The capital of Uruguay, and today the largest city with about 1.5 million people (roughly half of its total population of 3.5 million), Montevideo is home to the la Plaza de Independencia. My younger self loved looking at the ginormous buildings that towered over me. In particular, the Palacio Salvo stood out from the rest—I later found out it had at one point been the tallest building in all of Latin America. Not too far away was La Casapueblo, done by architect Carlos Páez Vilaró. When my mom and I visited, the sea breeze and bright sun glinting off of the white infrastructure made it hard to see without squinting. The sun-bleached, clay-like buildings reminded me of the homes in Santorini located on the Aegean sea. We had also visited La Mano de Punta del Este, a public sculpture of five fingers the size of boulders that protruded from the Brava beach sand.


At the time, I didn’t know about the country’s haunted history of the extermination of the indigenous Guarani people and how their land had been seized by several Empires, including the Portuguese, Spanish, and British, along with being occupied by its nearby countries Argentina and Brazil. I was never taught in school about the history of South American countries, let alone Uruguay’s. As a kid, I’d tell my friends about my mom’s native country (Ecuador) and my father’s, but no one seemed to know where these countries were even located nor that they existed. I only learned about the history of the U.S. and its struggles to uphold democracy and egalitarianism for its people. I struggled to understand how the descendants of Europeans living in this country were called American when it excluded Central and South America. This duality in my identity—that is, of being ironically an American born from South American parents—bothered me. 

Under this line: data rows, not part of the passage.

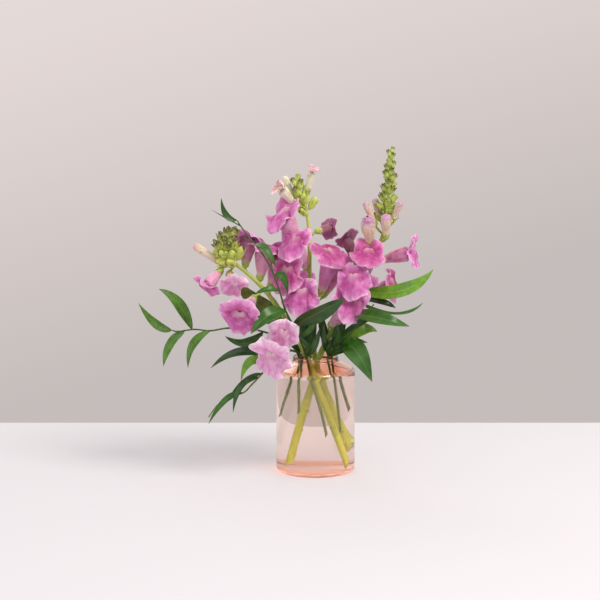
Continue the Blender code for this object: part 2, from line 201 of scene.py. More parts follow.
def nearTo(tree, value, middle, inner, outer):
    away = combine(tree, "ABSOLUTE", combine(tree, "SUBTRACT", value, middle))
    return flip(tree, ramp(tree, away, inner, outer))


def coordinates(tree, kind):
    # the separate parts of the UV map or of the object's own space
    place = tree.nodes.new("ShaderNodeTexCoord")
    return addNode(tree, "ShaderNodeSeparateXYZ", i0=place.outputs[kind]).outputs


def addLines(tree, growthLines, settings):
    lines = addNode(tree, "ShaderNodeGroup", {"node_tree": growthLines})
    setInputs(lines, settings)
    return lines.outputs


def finishShader(tree, shader, body, height, finish):
    tree.links.new(body, shader.inputs["Base Color"])
    setInputs(shader, finish["shader"])
    bump = addNode(tree, "ShaderNodeBump", Height=height, Strength=finish["bump"], Distance=0.0003)
    tree.links.new(bump.outputs["Normal"], shader.inputs["Normal"])


def bothSides(makeOne, kinds, growthLines):
    return {kind: [makeOne(kind, side, growthLines) for side in (False, True)] for kind in kinds}


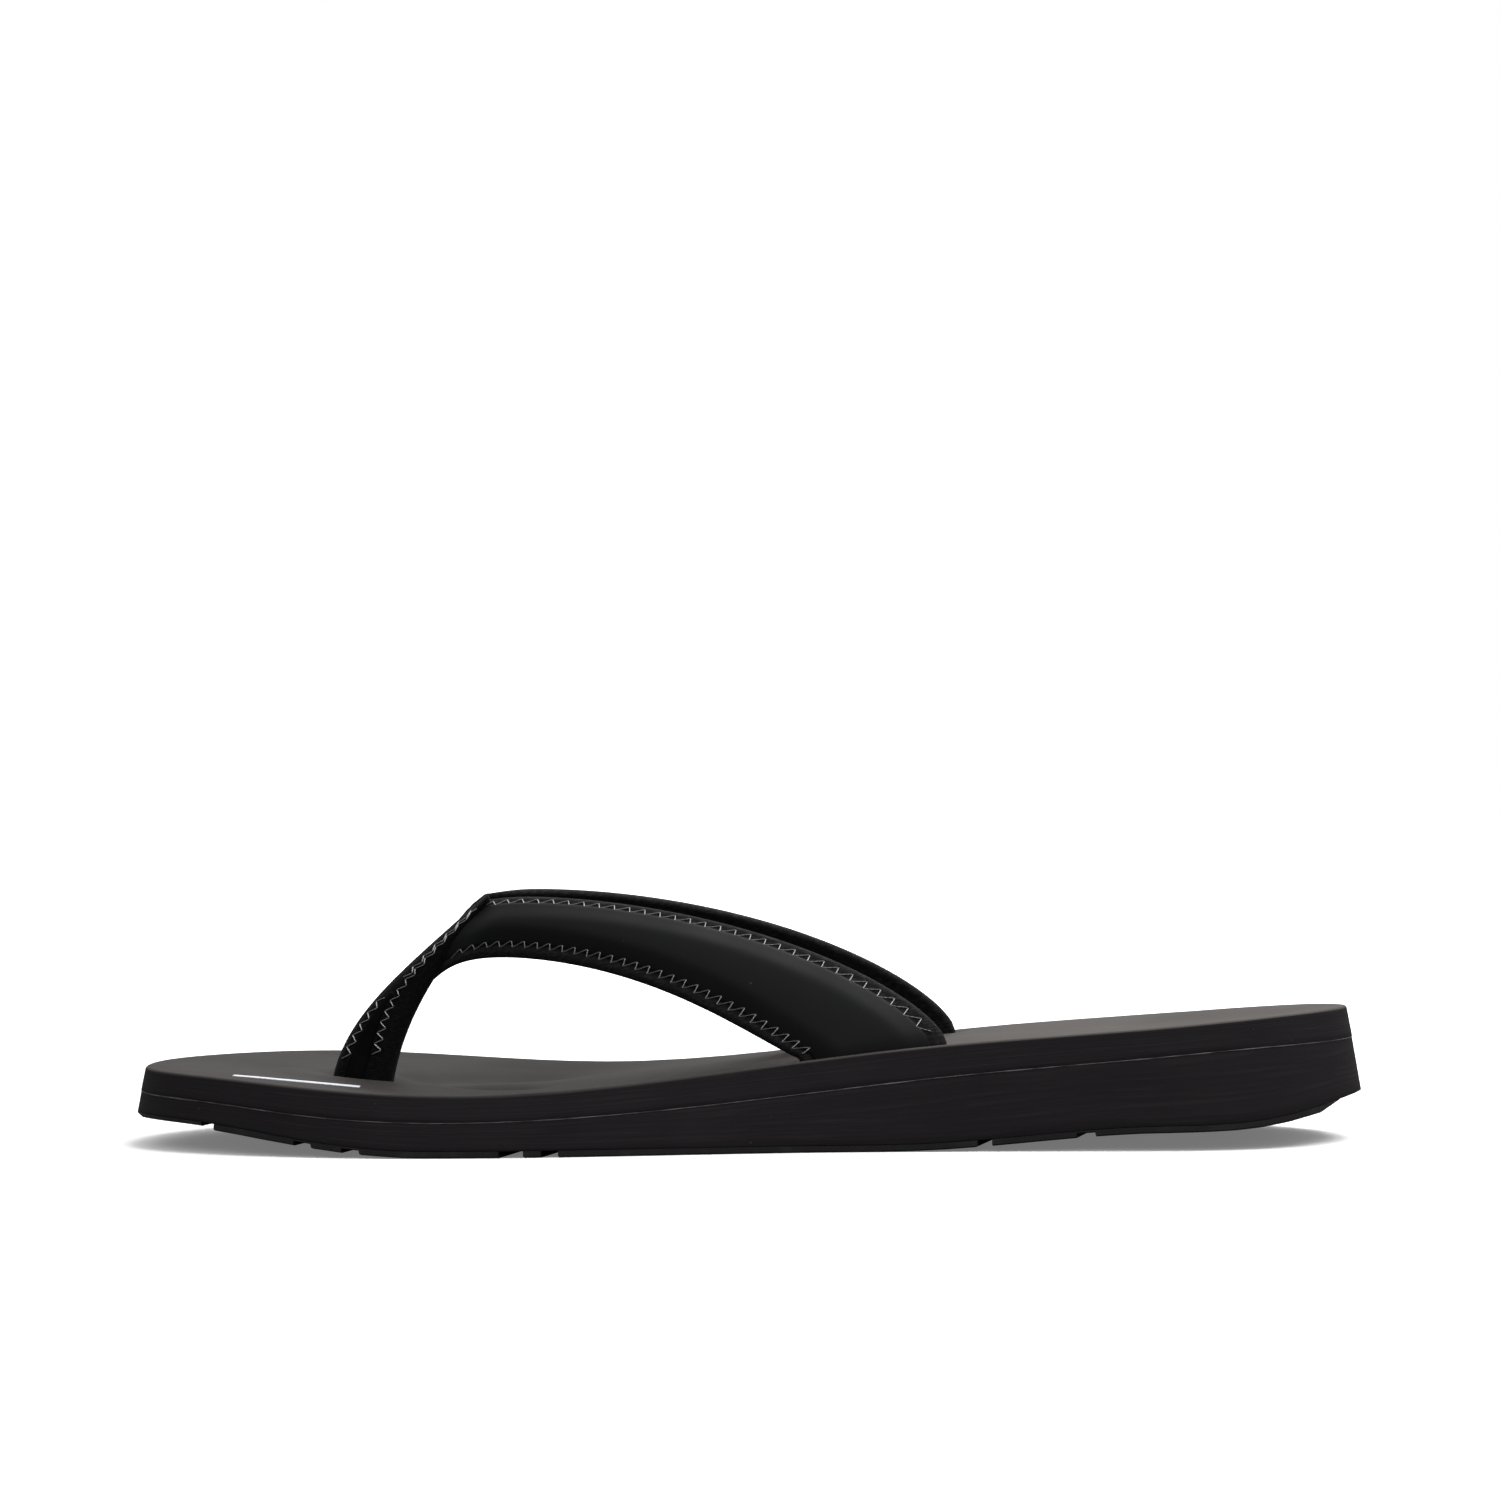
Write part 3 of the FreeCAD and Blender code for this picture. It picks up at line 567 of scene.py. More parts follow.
def moulded_rubber(colour, scuffed_colour):
    """The pods: dense moulded rubber, scuffed paler in places."""
    material, tree, shader, coordinates = new_material("Outsole Rubber", Roughness=0.62, Specular_IOR_Level=0.4)
    grain = placed_group(tree, "Grain", Vector=coordinates.outputs["Object"], Size=0.8 * MM, Mottle_Size=9 * MM)
    scuff = ranged(tree, grain.outputs["Mottle"], 0.5, 0.75, 0.0, 1.0)
    tree.links.new(mixed(tree, scuff, colour, scuffed_colour), shader.inputs["Base Color"])
    tree.links.new(ranged(tree, grain.outputs["Height"], 0.3, 0.7, 0.54, 0.74), shader.inputs["Roughness"])
    bumped(tree, shader, grain.outputs["Height"], 0.05 * MM, 0.6)
    return material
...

Today, I am taking courses about the politics and history of Latin America. I think back to my time in Uruguay as a little girl and wonder how I would’ve perceived my experience differently had I known the things that I know now. I am proud of who I’ve become, a young and proud queer, hispanic woman. Thinking about where I can safely live in my future, I’ve recently been considering returning to Uruguay to live there because it is one of the most progressive cities in Latin America in terms of LGBTQ+ rights. I appreciate the strong culture that uses an innovative form of the Spanish language, their innovative take on Italian cuisine and moral use of animals as food, and the open-minded nature of the community. It, of course, has its own flaws—it operates within a racial hierarchy, but this is a similarity with the US, not a unique issue. This trip, 14 years in the past, has made a significant impact on my life and continues to influence how I picture my future.